Con quali parole  raccontare la violenza contro le donne?

“Una pistola per Esmeralda, una corda per Rita, una pallottola per Concetta ed una per Annamaria, un coltello per Hane, un martello per Camilla”: donne uccise dai compagni o ex  che sono ricordate nel libro L’ho uccisa perché l’amavo. Falso! , di Loredana Lipperini e Michela Murgia per la collana Idòla di Laterza, uscito da poco nelle librerie. Una interessante analisi dei significati e del linguaggio che i giornalisti e le giornaliste adoperano per raccontare i femminicidi negli articoli di cronaca e nei servizi televisivi.  

Chi lavora nelle relazioni di aiuto o fa la (o il) terapeuta sa quanto sia importante l’uso delle parole nella costruzione o ricostruzione dell’esperienza nel processo di elaborazione del lutto, del trauma o di vissuti dolorosi. Con quali parole, immagini, modelli di mascolinità e femminilità  elaboriamo socialmente la violenza contro le donne e i femminicidi? La stampa e la televisione giocano un ruolo rilevante in questo processo di elaborazione collettiva, ma riescono ad esserne all’altezza? E’ un processo di elaborazione o piuttosto di rimozione quello che viene condotto  sulle pagine dei giornali? Che cosa si rimuove?

Questo è un tema caro ai centri antiviolenza fin dal primo convegno nazionale che si svolse a Marina di Ravenna, nel 1996,  e poi negli anni fu motivo di confronto con  i giornalisti.

Sono trascorsi quasi vent’anni da quel primo convegno ma lo schema che viene ripetuto nella cronaca  è quasi sempre lo stesso.

Il femminicidio nei media, ci dicono  Loredana Lipperini e Michela Murgia, viene  generalmente legato a due motivi: l’amore o la malattia. Quando il movente viene identificato nel delitto passionale, quello per “troppo amore” si confonde l’amore con la rabbia o l’incapacità di affrontare solitudine e abbandono. Quando è identificato con la malattia, si lega l’atto omicida ad una patologia, a qualcosa che fa parte della devianza.

La violenza viene quasi sempre spiegata come  un “raptus” o una  “follia omicida”, anche se  l’uccisione della donna avviene dopo anni di violenze familiari o stalking, e le indagini rivelano che il delitto era stato organizzato precedentemente. Negli articoli di nera o nei servizi televisivi si sottintende o si esplicita che a scatenare la “follia” sia stato un comportamento “sbagliato” della donna che ha scatenato la reazione distruttiva dell’ex compagno. Al femminicida vengono attribuite quasi sempre buone qualità (più raramente se è straniero):  “buon padre”, “bravo ragazzo”, o viene messa in luce l’infelicità. La donna invece viene spesso descritta come una portatrice di disordine che aveva (o aveva avuto) molte relazioni”, o non accudente, o infedele. Una donna che non rispettava le aspettative sociali e quelle del compagno, di essere una “buona moglie”.  

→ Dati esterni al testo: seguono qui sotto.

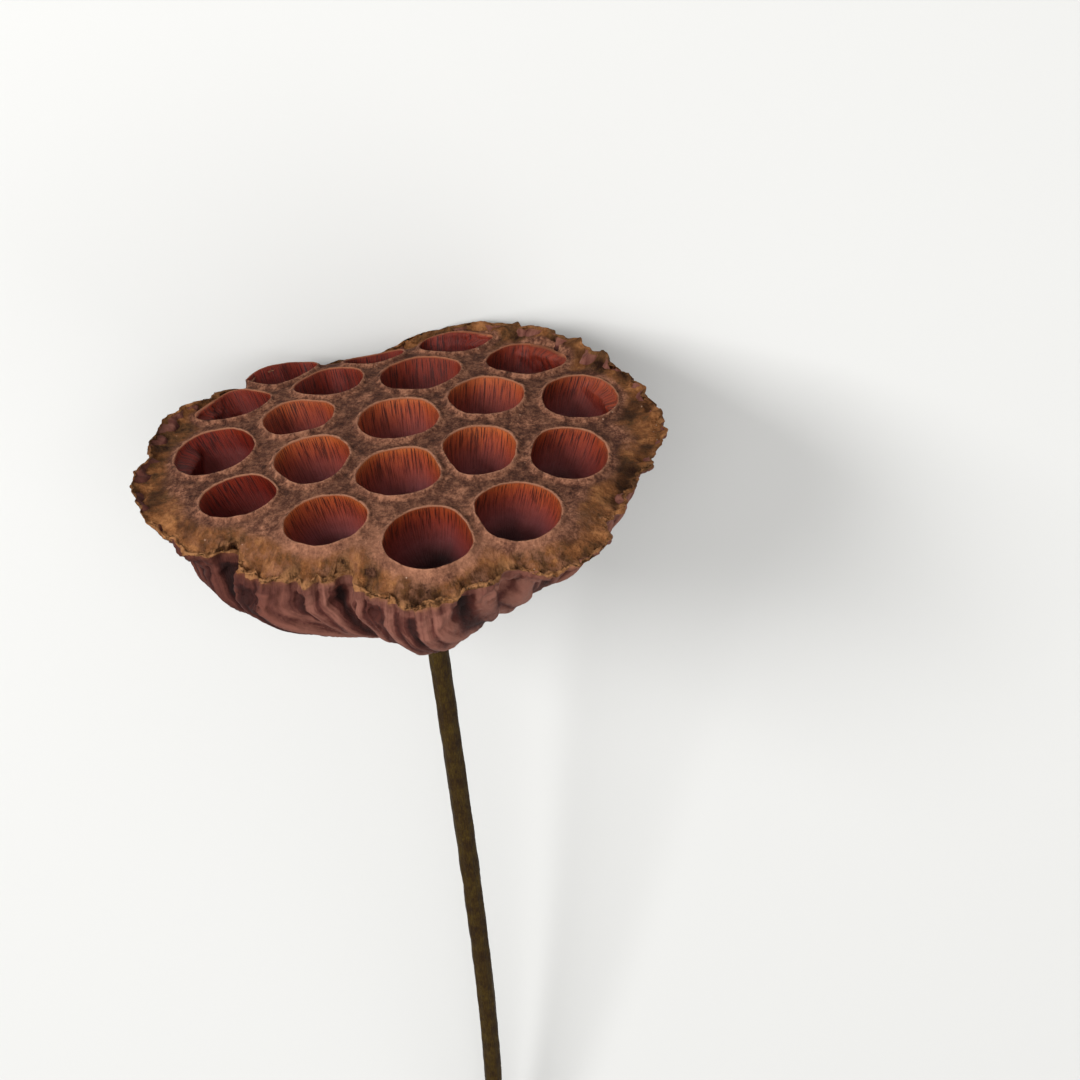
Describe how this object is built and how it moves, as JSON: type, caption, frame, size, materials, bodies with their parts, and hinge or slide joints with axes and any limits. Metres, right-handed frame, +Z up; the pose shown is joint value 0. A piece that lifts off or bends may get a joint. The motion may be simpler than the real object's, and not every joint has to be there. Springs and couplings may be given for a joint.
{
  "type": "dried lotus pod",
  "caption": "Dried lotus pod with a domed face of open seed cells, a ruffled woody rim and a pleated underside, on a cut stem, lying on its side.",
  "frame": {"origin": "on the plane the pod lies on, under the middle of the bounding box", "axes": "+X along the stem towards the pod's face, +Z up, +Y across the pod"},
  "size_m": [0.244, 0.1166, 0.1019],
  "materials": {
    "pod_head": "dry matt pod skin, grey-brown face, red-brown seed cells, tan crusty rim and purplish-brown pleats",
    "stem": "dry olive-brown stem with fine lengthwise ribs"
  },
  "bodies": {
    "root": {"pod_head": "pod_head", "stem": "stem"}
  },
  "joints": []
}
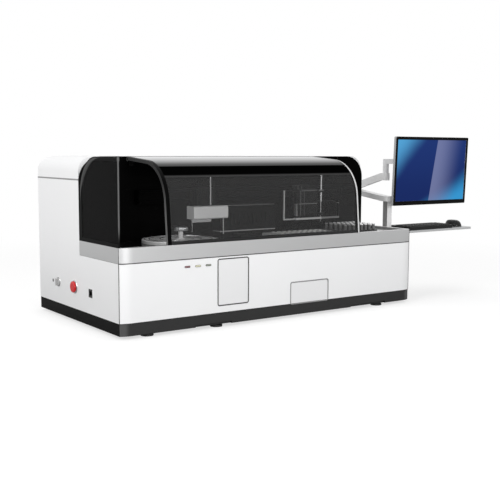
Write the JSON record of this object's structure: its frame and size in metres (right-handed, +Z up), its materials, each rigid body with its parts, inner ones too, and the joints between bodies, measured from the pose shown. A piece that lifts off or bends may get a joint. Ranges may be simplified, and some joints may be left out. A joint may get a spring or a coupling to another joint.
{
  "type": "chemiluminescence immunoassay analyzer",
  "caption": "Bench analyzer with a curved smoked hood over a deck of carousel, pipettors and racks, a white cabinet on a black base, and a monitor arm.",
  "frame": {"origin": "centre of the whole object's outline in plan, on the plane that its feet stand on", "axes": "+X to the right seen from the front, +Y to the back, +Z up"},
  "size_m": [2, 0.781, 0.7714],
  "materials": {
    "base_black": "satin black",
    "foot_rubber": "matt",
    "frame_steel": "grey powder coat",
    "white_paint": "satin white",
    "silver_rim": "silver satin",
    "deck_black": "gloss black",
    "gloss_black": "gloss black",
    "smoked_pane": "smoked, clear",
    "smoked_hood": "smoked, clear",
    "red_lens": "translucent red",
    "amber_lens": "translucent amber",
    "green_lens": "translucent green",
    "black_plastic": "fine textured black",
    "key_black": "matt black",
    "motor_grey": "dark grey",
    "grey_plastic": "satin grey",
    "bottle_white": "milky",
    "white_plastic": "satin white",
    "anodised": "clear anodised",
    "steel": "ground",
    "board_green": "solder mask",
    "red_button": "gloss red",
    "rack_grey": "satin grey",
    "tube_clear": "clear with caps",
    "screen_blue": "glossy display"
  },
  "bodies": {
    "cabinet": {"base_skirt": "base_black", "levelling_feet": "foot_rubber", "cabinet_frame": "frame_steel", "front_panel": "white_paint", "left_side_panel": "white_paint", "right_side_panel": "white_paint", "rear_panel": "white_paint", "deck_rim": "silver_rim", "deck_plate": "deck_black", "rear_wall": "gloss_black", "top_cover": "white_paint", "side_screen": "smoked_pane", "side_screen_frame": "gloss_black", "red_lamp": "red_lens", "amber_lamp": "amber_lens", "green_lamp": "green_lens", "data_socket": "black_plastic", "power_inlet": "black_plastic", "carousel_well": "frame_steel", "carousel_motor": "motor_grey", "gantry_beam": "anodised", "wash_station": "grey_plastic", "incubation_block": "anodised", "luminometer": "motor_grey", "power_supply": "frame_steel", "control_board": "board_green", "wash_pump": "motor_grey", "buffer_bottles": "bottle_white", "drawer_runners": "frame_steel", "hood_hinges": "steel", "arm_column": "silver_rim", "keyboard_tray": "silver_rim", "keyboard": "black_plastic", "mouse": "black_plastic"},
    "hood": {"hood_sheet": "smoked_hood", "hood_top_band": "gloss_black", "hood_left_frame": "gloss_black", "hood_right_frame": "silver_rim", "hood_front_bar": "gloss_black"},
    "access_door": {"access_door": "white_paint"},
    "waste_drawer": {"drawer_front": "white_paint", "waste_box": "grey_plastic"},
    "main_button": {"main_button": "red_button"},
    "power_knob": {"power_knob": "grey_plastic"},
    "carousel": {"carousel_rotor": "grey_plastic", "reagent_bottles": "bottle_white"},
    "carousel_lid": {"carousel_lid": "white_plastic"},
    "left_carriage": {"left_carriage": "white_plastic"},
    "left_probe": {"left_probe": "steel"},
    "right_carriage": {"right_carriage": "white_plastic"},
    "right_probe": {"right_probe": "steel"},
    "rack_cassette": {"rack_cassette": "anodised", "sample_racks": "rack_grey", "sample_tubes": "tube_clear"},
    "lower_arm": {"lower_arm": "white_plastic"},
    "upper_arm": {"upper_arm": "white_plastic"},
    "monitor_yoke": {"monitor_yoke": "white_plastic"},
    "monitor": {"monitor_housing": "black_plastic", "monitor_screen": "screen_blue"},
    "keyboard_keys": {"keyboard_keys": "key_black"}
  },
  "joints": [
    {"name": "hood_hinge", "type": "hinge", "parent": "cabinet", "child": "hood", "pos_m": [0, -0.0615, 0.666], "axis": [-1, 0, 0], "range_deg": [0, 70]},
    {"name": "door_pivot", "type": "hinge", "parent": "cabinet", "child": "access_door", "pos_m": [-0.553, -0.3855, 0.1815], "axis": [0, 0, -1], "range_deg": [0, 110]},
    {"name": "drawer_slide", "type": "slide", "parent": "cabinet", "child": "waste_drawer", "axis": [0, -1, 0], "range_m": [0, 0.25]},
    {"name": "button_press", "type": "slide", "parent": "cabinet", "child": "main_button", "axis": [1, 0, 0], "range_m": [0, 0.004], "stiffness_N_per_m": 400},
    {"name": "knob_turn", "type": "hinge", "parent": "cabinet", "child": "power_knob", "pos_m": [-0.986, 0.1835, 0.15], "axis": [-1, 0, 0], "range_deg": [0, 90]},
    {"name": "carousel_spin", "type": "hinge", "parent": "cabinet", "child": "carousel", "pos_m": [-0.62, -0.2055, 0.322], "axis": [0, 0, 1], "continuous": true},
    {"name": "lid_lift", "type": "slide", "parent": "cabinet", "child": "carousel_lid", "axis": [0, 0, 1], "range_m": [0, 0.016]},
    {"name": "left_travel", "type": "slide", "parent": "cabinet", "child": "left_carriage", "axis": [1, 0, 0], "range_m": [-0.15, 0.25]},
    {"name": "left_dip", "type": "slide", "parent": "left_carriage", "child": "left_probe", "axis": [0, 0, -1], "range_m": [0, 0.052]},
    {"name": "right_travel", "type": "slide", "parent": "cabinet", "child": "right_carriage", "axis": [1, 0, 0], "range_m": [-0.07, 0.098]},
    {"name": "right_dip", "type": "slide", "parent": "right_carriage", "child": "right_probe", "axis": [0, 0, -1], "range_m": [0, 0.05]},
    {"name": "rack_feed", "type": "slide", "parent": "cabinet", "child": "rack_cassette", "axis": [0, 1, 0], "range_m": [0, 0.1065]},
    {"name": "mast_swivel", "type": "hinge", "parent": "cabinet", "child": "lower_arm", "pos_m": [0.536, -0.2075, 0.462], "axis": [0, 0, -1], "range_deg": [-5, 60]},
    {"name": "elbow_swivel", "type": "hinge", "parent": "lower_arm", "child": "upper_arm", "pos_m": [0.574, 0.0725, 0.512], "axis": [0, 0, 1], "range_deg": [-20, 50]},
    {"name": "head_swivel", "type": "hinge", "parent": "upper_arm", "child": "monitor_yoke", "pos_m": [0.649, -0.0725, 0.652], "axis": [0, 0, 1], "range_deg": [0, 40]},
    {"name": "monitor_tilt", "type": "hinge", "parent": "monitor_yoke", "child": "monitor", "pos_m": [0.75, -0.2345, 0.652], "axis": [-1, 0, 0], "range_deg": [-2, 20]},
    {"name": "key_press", "type": "slide", "parent": "cabinet", "child": "keyboard_keys", "axis": [0, 0, -1], "range_m": [0, 0.002], "stiffness_N_per_m": 900}
  ]
}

Con l’uso di queste  parole i giornalisti e le giornaliste  hanno la responsabilità più o meno inconsapevole di confermare la cultura che giustifica la violenza nei confronti delle donne. Dobbiamo imparare a parlare della morte delle donne, suggeriscono le autrici,  a nominare il femminicidio, senza paura, lo devono fare i media e lo dobbiamo fare tutti.